Bevor die Fische elektrisch betäubt werden, ruhen sie mindestens 24 Stunden in speziellen Hälterungsbecken. Nach einem Kiemenschnitt blutet der Fisch im kalten Wasser aus und wird sofort weiterverarbeitet, filetiert, entgrätet und verpackt. Seit jeher ist das Räuchern Tradition auf dem Kundelfingerhof. Mittlerweile wird etwa die Hälfte des Umsatzes mit geräucherten Fischen erzielt. «Früher wurde in erster Linie geräuchert, um die Haltbarkeit vom Fleisch zu verlängern. Heute steht der Geschmack im Vordergrund», betonte Junker. Im Jahr 1966 wurde auf dem Hof die erste Heissräucheranlage in einer Schweizer Fischzucht gebaut.

In Salzlake eingelegt

Beim Heissräuchern wird die Forelle über Nacht in eine Salzlake eingelegt, dann im Rauchofen gegart und noch einige Stunden im Rauch veredelt. Beim Kaltrauchverfahren bleiben die Fische ein bis zwei Tage im Rauch. Damit das Fleisch zart und schnittfest bleibt und das Aroma langsam eindringen kann, darf die Rauchtemperatur dabei 20 bis 22 Grad nicht überschreiten. Auf diese Weise werden Lachsforellen, Seesaiblinge, sowie zugekaufter schottischer und norwegischer Lachs geräuchert. Der Gewichtsverlust ist beim Räuchern höher. Deshalb ist der geräucherte Fisch auch teurer.

Drei Tage im Vakuumbeutel

Als «Graved» wird eine aus Skandinavien stammende Veredelungsart bezeichnet. Der filetierte Fisch wird dabei trocken gesalzen und statt mit Rauch mit Kräutern und Gewürzen aromatisiert. Das Fleisch kommt dann noch drei bis vier Tage in den Vakuumbeutel, damit das Aroma einzieht.

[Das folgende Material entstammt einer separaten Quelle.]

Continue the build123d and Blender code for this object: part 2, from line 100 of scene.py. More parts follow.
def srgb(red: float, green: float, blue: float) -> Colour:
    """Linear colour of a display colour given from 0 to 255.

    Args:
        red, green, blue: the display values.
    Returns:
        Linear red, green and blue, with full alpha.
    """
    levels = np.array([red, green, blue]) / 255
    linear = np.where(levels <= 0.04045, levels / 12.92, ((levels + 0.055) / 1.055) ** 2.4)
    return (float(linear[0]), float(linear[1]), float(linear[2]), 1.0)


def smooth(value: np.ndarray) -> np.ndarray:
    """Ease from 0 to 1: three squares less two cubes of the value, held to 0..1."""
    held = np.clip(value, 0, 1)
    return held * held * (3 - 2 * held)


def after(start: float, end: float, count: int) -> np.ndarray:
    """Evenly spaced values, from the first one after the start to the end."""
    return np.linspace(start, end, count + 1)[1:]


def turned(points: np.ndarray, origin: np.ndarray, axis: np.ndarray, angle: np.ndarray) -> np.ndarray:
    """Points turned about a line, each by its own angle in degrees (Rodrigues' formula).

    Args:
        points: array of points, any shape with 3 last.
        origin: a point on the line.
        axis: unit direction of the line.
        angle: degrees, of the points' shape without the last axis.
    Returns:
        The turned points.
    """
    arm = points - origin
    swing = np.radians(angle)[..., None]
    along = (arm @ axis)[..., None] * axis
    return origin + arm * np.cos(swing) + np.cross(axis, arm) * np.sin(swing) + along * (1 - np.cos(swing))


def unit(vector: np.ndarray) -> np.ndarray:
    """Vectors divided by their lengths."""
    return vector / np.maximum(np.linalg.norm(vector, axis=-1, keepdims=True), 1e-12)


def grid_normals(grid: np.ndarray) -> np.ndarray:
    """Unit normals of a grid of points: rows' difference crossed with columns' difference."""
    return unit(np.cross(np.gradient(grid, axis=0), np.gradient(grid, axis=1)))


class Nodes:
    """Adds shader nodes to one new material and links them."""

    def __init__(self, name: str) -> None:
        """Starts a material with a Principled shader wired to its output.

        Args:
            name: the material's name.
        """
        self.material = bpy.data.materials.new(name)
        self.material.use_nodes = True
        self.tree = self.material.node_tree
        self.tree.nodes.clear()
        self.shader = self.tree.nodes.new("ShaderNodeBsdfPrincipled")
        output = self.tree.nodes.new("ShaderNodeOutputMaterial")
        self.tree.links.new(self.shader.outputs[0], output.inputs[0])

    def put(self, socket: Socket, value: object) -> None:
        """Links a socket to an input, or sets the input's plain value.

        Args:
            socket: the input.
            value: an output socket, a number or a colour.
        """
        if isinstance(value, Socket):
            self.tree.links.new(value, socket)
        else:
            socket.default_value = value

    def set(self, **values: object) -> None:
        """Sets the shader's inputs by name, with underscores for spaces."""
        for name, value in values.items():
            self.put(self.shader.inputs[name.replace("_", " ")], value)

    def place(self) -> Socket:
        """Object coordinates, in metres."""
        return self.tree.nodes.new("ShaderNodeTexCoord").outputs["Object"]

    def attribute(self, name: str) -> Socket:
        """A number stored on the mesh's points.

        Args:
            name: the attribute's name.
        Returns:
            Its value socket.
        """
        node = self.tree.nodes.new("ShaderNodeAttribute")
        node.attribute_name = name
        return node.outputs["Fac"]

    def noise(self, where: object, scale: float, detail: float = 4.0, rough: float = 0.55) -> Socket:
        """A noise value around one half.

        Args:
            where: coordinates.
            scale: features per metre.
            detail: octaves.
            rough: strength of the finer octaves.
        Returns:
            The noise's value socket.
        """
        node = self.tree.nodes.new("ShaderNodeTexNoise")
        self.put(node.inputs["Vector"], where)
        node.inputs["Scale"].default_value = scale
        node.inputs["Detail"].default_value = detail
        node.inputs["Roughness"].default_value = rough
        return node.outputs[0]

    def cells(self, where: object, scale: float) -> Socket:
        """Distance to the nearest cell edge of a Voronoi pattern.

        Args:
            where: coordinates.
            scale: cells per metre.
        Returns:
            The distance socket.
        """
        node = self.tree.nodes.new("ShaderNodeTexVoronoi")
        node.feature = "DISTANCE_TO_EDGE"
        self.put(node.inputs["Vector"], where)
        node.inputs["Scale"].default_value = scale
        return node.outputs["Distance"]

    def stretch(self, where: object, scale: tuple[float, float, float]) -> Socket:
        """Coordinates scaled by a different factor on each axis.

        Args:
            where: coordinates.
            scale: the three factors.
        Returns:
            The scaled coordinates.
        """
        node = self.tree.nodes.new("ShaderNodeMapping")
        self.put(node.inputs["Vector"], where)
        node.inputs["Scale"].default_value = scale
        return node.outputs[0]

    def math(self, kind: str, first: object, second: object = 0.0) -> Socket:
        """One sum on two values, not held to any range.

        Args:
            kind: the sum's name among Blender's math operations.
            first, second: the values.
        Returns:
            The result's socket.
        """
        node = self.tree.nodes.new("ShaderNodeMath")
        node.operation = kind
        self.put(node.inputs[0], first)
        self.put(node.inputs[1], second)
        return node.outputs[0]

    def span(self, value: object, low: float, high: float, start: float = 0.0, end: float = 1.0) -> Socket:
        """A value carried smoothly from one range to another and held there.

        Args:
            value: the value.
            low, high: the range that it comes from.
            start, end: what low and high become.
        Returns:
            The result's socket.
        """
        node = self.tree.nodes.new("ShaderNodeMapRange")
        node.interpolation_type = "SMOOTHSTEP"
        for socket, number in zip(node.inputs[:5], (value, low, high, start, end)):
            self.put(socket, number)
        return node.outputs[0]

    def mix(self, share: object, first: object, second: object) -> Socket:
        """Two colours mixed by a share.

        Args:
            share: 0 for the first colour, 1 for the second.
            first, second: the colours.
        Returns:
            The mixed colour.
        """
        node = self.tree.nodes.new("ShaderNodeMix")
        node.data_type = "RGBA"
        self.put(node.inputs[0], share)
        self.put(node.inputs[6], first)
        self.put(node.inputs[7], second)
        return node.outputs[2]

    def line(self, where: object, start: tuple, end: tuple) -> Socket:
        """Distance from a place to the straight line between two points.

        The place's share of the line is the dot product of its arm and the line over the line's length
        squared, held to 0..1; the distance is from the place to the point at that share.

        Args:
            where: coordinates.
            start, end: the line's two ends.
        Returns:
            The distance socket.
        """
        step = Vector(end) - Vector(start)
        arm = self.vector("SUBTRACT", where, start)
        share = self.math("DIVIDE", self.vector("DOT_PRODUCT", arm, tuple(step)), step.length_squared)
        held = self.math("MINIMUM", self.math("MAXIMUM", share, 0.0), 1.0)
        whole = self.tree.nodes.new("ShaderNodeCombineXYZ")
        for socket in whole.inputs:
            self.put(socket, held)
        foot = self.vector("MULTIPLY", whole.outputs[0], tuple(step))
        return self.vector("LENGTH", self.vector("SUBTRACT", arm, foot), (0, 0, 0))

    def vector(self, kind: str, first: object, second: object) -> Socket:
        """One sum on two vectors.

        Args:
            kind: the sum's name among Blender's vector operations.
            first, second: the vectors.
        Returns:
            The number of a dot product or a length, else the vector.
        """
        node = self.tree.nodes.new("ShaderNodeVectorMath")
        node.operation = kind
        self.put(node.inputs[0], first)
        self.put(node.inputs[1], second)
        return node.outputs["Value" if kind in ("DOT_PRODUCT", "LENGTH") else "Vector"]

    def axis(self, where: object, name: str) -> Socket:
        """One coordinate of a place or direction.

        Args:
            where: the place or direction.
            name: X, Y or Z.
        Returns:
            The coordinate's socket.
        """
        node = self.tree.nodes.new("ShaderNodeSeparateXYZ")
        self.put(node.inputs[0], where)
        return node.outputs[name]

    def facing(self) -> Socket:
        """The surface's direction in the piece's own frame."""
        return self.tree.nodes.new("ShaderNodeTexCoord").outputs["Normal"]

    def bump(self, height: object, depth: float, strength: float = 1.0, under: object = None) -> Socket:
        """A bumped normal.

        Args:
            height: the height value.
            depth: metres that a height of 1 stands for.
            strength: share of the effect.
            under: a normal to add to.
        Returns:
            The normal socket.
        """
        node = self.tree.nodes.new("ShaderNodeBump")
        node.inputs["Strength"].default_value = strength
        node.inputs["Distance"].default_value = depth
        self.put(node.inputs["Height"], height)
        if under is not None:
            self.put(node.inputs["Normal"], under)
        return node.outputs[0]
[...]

Für die Fischveredelung verwendet der Kundelfingerhof ausschliesslich Schweizer Salz und Zucker. Die Räucherei wird mit reinen Buchenholzspänen betrieben. Die Restasche aus der Räucheranlage wird als Dünger und Bodenverbesserer weiterverwertet. Die Schlachtabfälle werden energetisch in der Biogasanlage der Speiseresteentsorgung Jakob Bösch im ausser-rhodischen Herisau genutzt.

Direktverkauf legt zu

Wie Martin Junker erläutert, hat sich wegen der Corona-Pandemie der Absatz von der Gastronomie zum Detailhandel und zum Direktverkauf verschoben. Rund 35 Prozent wird an die Gastronomie und der Rest an den Detailhandel geliefert oder direkt vermarktet. Der Umsatz im Selbstbedienungs-Hofladen stieg während der Corona-Pandemie von 5 auf 15 Prozent.